**TO BE DONE:** Return, exactly as written, every line from the first line of the data below through the line that contains "slope_rise = 33; // [28:1:40]".

**PROVIDED MATERIAL:**
--- --- ---

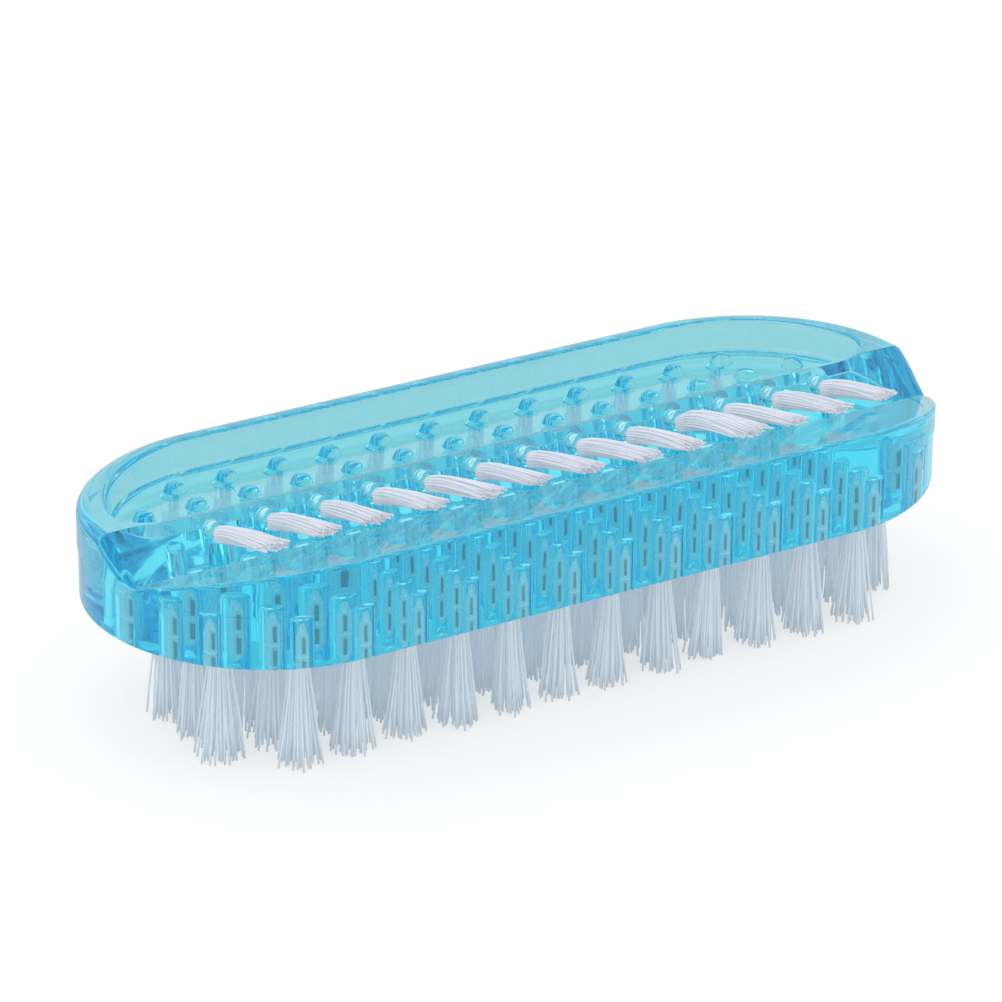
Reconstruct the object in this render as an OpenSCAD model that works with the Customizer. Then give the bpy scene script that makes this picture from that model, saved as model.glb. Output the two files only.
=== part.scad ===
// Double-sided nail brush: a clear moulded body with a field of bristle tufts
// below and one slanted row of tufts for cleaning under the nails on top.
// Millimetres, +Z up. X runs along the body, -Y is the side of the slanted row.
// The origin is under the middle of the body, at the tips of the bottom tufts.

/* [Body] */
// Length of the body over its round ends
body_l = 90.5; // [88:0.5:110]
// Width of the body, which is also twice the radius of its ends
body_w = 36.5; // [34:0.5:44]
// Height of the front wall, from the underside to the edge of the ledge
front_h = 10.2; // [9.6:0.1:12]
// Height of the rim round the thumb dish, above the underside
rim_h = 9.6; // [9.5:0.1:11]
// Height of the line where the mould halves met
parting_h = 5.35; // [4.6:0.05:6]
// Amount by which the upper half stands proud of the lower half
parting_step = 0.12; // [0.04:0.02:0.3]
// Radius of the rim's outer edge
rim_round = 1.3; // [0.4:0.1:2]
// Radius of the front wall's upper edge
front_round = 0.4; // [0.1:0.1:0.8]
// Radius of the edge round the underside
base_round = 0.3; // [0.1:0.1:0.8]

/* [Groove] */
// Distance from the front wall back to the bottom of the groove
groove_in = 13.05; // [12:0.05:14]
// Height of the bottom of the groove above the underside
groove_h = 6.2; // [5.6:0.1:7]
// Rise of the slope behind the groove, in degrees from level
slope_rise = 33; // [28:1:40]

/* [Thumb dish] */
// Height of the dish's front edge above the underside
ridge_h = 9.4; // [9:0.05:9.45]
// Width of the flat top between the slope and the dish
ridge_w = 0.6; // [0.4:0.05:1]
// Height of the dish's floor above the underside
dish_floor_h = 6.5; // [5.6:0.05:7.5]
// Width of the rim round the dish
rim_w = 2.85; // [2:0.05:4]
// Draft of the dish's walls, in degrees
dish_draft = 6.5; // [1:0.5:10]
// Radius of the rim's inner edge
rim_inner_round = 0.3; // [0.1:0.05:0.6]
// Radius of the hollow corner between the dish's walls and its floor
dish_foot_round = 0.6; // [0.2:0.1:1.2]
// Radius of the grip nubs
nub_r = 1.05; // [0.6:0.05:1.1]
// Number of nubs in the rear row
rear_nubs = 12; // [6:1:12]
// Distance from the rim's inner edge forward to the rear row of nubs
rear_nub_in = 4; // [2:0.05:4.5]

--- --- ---

**RESULT OF THE EXERCISE:**
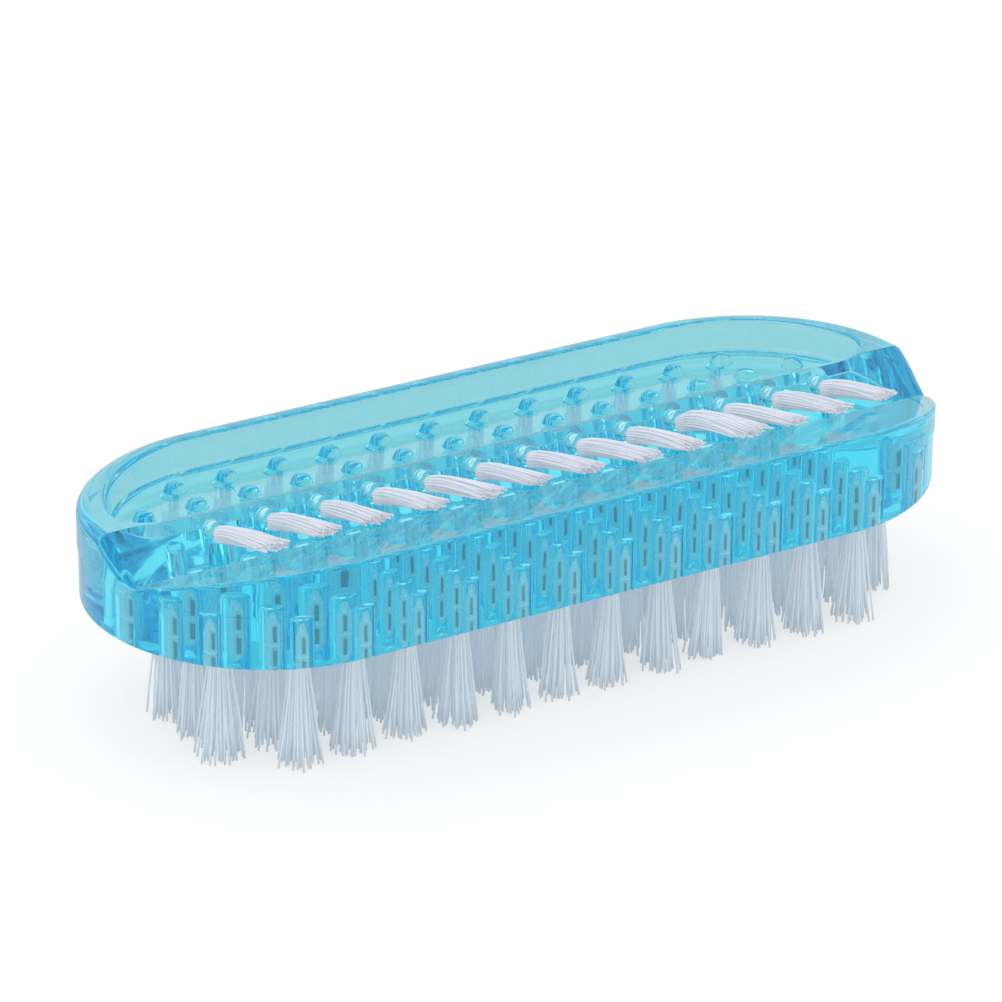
Reconstruct the object in this render as an OpenSCAD model that works with the Customizer. Then give the bpy scene script that makes this picture from that model, saved as model.glb. Output the two files only.
=== part.scad ===
// Double-sided nail brush: a clear moulded body with a field of bristle tufts
// below and one slanted row of tufts for cleaning under the nails on top.
// Millimetres, +Z up. X runs along the body, -Y is the side of the slanted row.
// The origin is under the middle of the body, at the tips of the bottom tufts.

/* [Body] */
// Length of the body over its round ends
body_l = 90.5; // [88:0.5:110]
// Width of the body, which is also twice the radius of its ends
body_w = 36.5; // [34:0.5:44]
// Height of the front wall, from the underside to the edge of the ledge
front_h = 10.2; // [9.6:0.1:12]
// Height of the rim round the thumb dish, above the underside
rim_h = 9.6; // [9.5:0.1:11]
// Height of the line where the mould halves met
parting_h = 5.35; // [4.6:0.05:6]
// Amount by which the upper half stands proud of the lower half
parting_step = 0.12; // [0.04:0.02:0.3]
// Radius of the rim's outer edge
rim_round = 1.3; // [0.4:0.1:2]
// Radius of the front wall's upper edge
front_round = 0.4; // [0.1:0.1:0.8]
// Radius of the edge round the underside
base_round = 0.3; // [0.1:0.1:0.8]

/* [Groove] */
// Distance from the front wall back to the bottom of the groove
groove_in = 13.05; // [12:0.05:14]
// Height of the bottom of the groove above the underside
groove_h = 6.2; // [5.6:0.1:7]
// Rise of the slope behind the groove, in degrees from level
slope_rise = 33; // [28:1:40]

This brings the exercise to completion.